Conservation silver bullet?
Tue Mar 22 2016 13:00:00 GMT+1300 (New Zealand Daylight Time)
Conservation silver bullet?
22 March 2016
An international team of 30 scientists has conducted the first-ever global study measuring the benefits of eradication of invasive mammals on islands and concludes it is one of the most effective tools in the conservation arsenal.
The study also concludes that New Zealand is a prime example of successful island eradication programmes that have seen critically endangered species brought back from the brink.
“New Zealand is a world leader in island eradication, and this study also shows that we are leading the world in saving species from extinction using this conservation tool,” says University of Auckland Senior Lecturer in Biology and Statistics Dr James Russell, co-author of the study.
“Half the species populations found to have benefited from mammal eradications come from New Zealand.”
Dr Russell led a group of researchers who also recently published a paper in the journal Conservation Biology highlighting the ethical importance of mammal eradications as a vital tool for island conservation.
It is estimated that $US21 billion is spent globally each year on conservation, of which a tiny fraction goes to island pest eradication. Looking at the overall costs and benefits, island eradication more than holds its own, says lead author of the study Dr Holly Jones, assistant professor in the biological sciences and the Institute for the Study of the Environment, Sustainability and Energy at Northern Illinois University.

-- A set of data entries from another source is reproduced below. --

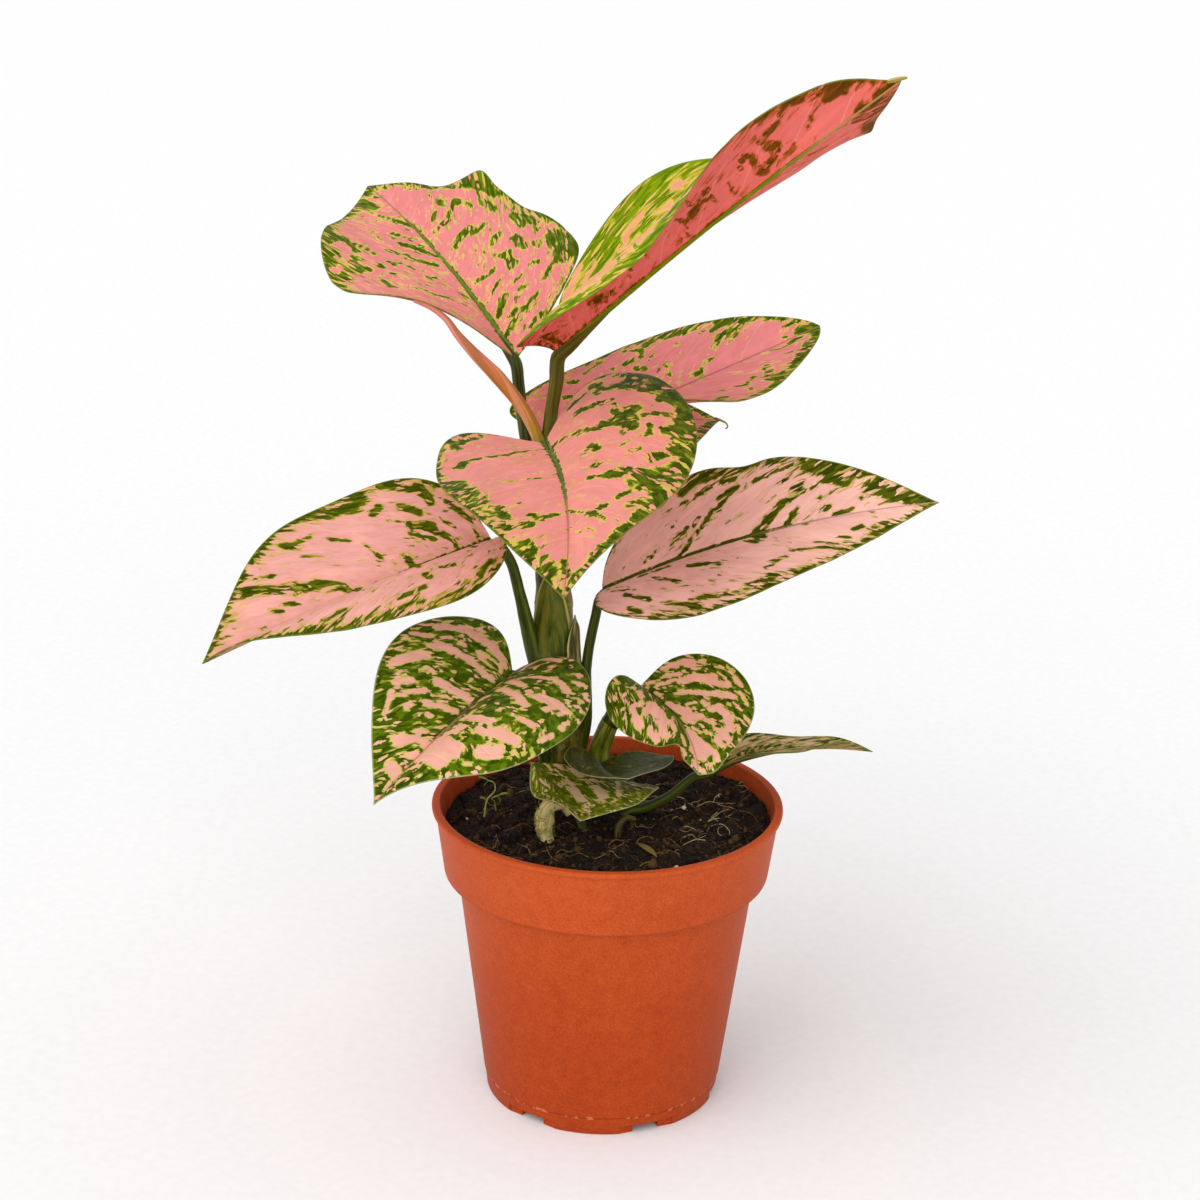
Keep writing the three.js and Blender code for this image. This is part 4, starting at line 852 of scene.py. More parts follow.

# The style of a leaf where its own entry says nothing. margin: the width of the ragged green
# rim, and the depth and strength of the soft green inside it. cell: the size of the small cells
# across and along the veins, in millimetres. lean: how the side veins of either half run forward.
# breadth: by how much the strokes are widened. upper_rim, on the upper face only: green along the
# right edge, its width, and greener tones on the left half as painted shade. stalk: radii of the stalk, if not the
# leaf's.
PLAIN_STYLE = dict(
    pinkness=0.0, streak=1.1, patch=0.6, speckle=0.4, islands=0.26, sheen=0.5, margin=(1.8, 8, 0.3), cell=(0.9, 1.8),
    rib_reach=0.7, rib_green=0.5, rib_color=None, rim_color="7d8434", under_tones=UNDERSIDE,
    lean=((0.6, 1.2), (0.6, 1.2)), breadth=0.86, upper_rim=(0, 1, 0), stalk=None, slot="leaf_pink",
)
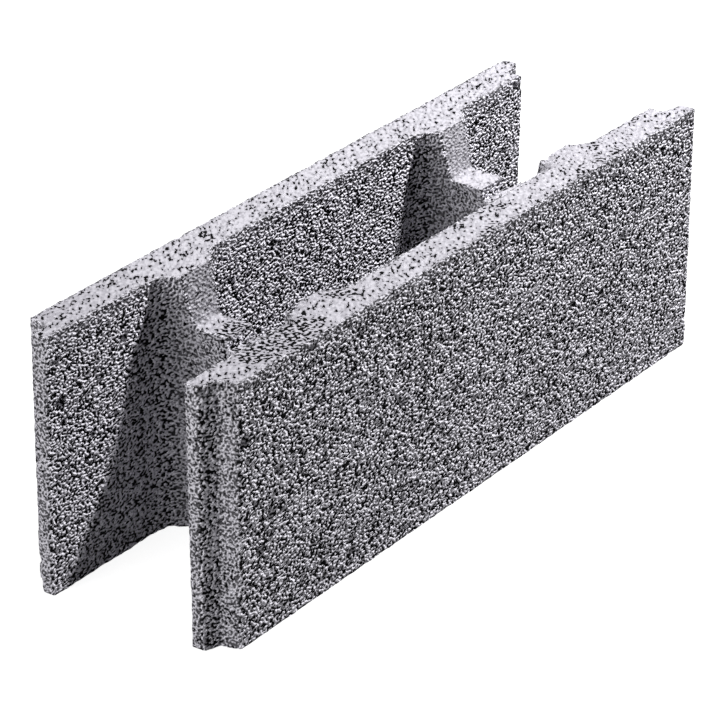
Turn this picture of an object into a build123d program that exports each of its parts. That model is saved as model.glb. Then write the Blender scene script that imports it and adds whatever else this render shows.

Positive outcomes from island eradication of invasive mammals included four species around the world that were re-classified with a lower threat level on the International Union of Conservation for Nature’s “Red List” of species. The list ranks the most critically threatened species around the world.
Examples of successful island pest eradication programmes in New Zealand include the New Zealand storm petrel, thought to be extinct for more than 150 years but recently found breeding on Little Barrier Island in the Hauraki Gulf after an intensive cat and rat eradication programme.
Dr Russell says people tend to think of pest eradication programmes as being on remote islands, well away from human populations but latest thinking is to consider mammal eradication on islands where humans also live.
”Saving New Zealand’s rarest species from extinction by eradicating introduced mammals is fantastic, but we shouldn’t restrict this type of conservation to uninhabited islands where the species are locked away from the public.
“It would be great if people could live on the very same islands as our most threatened species.”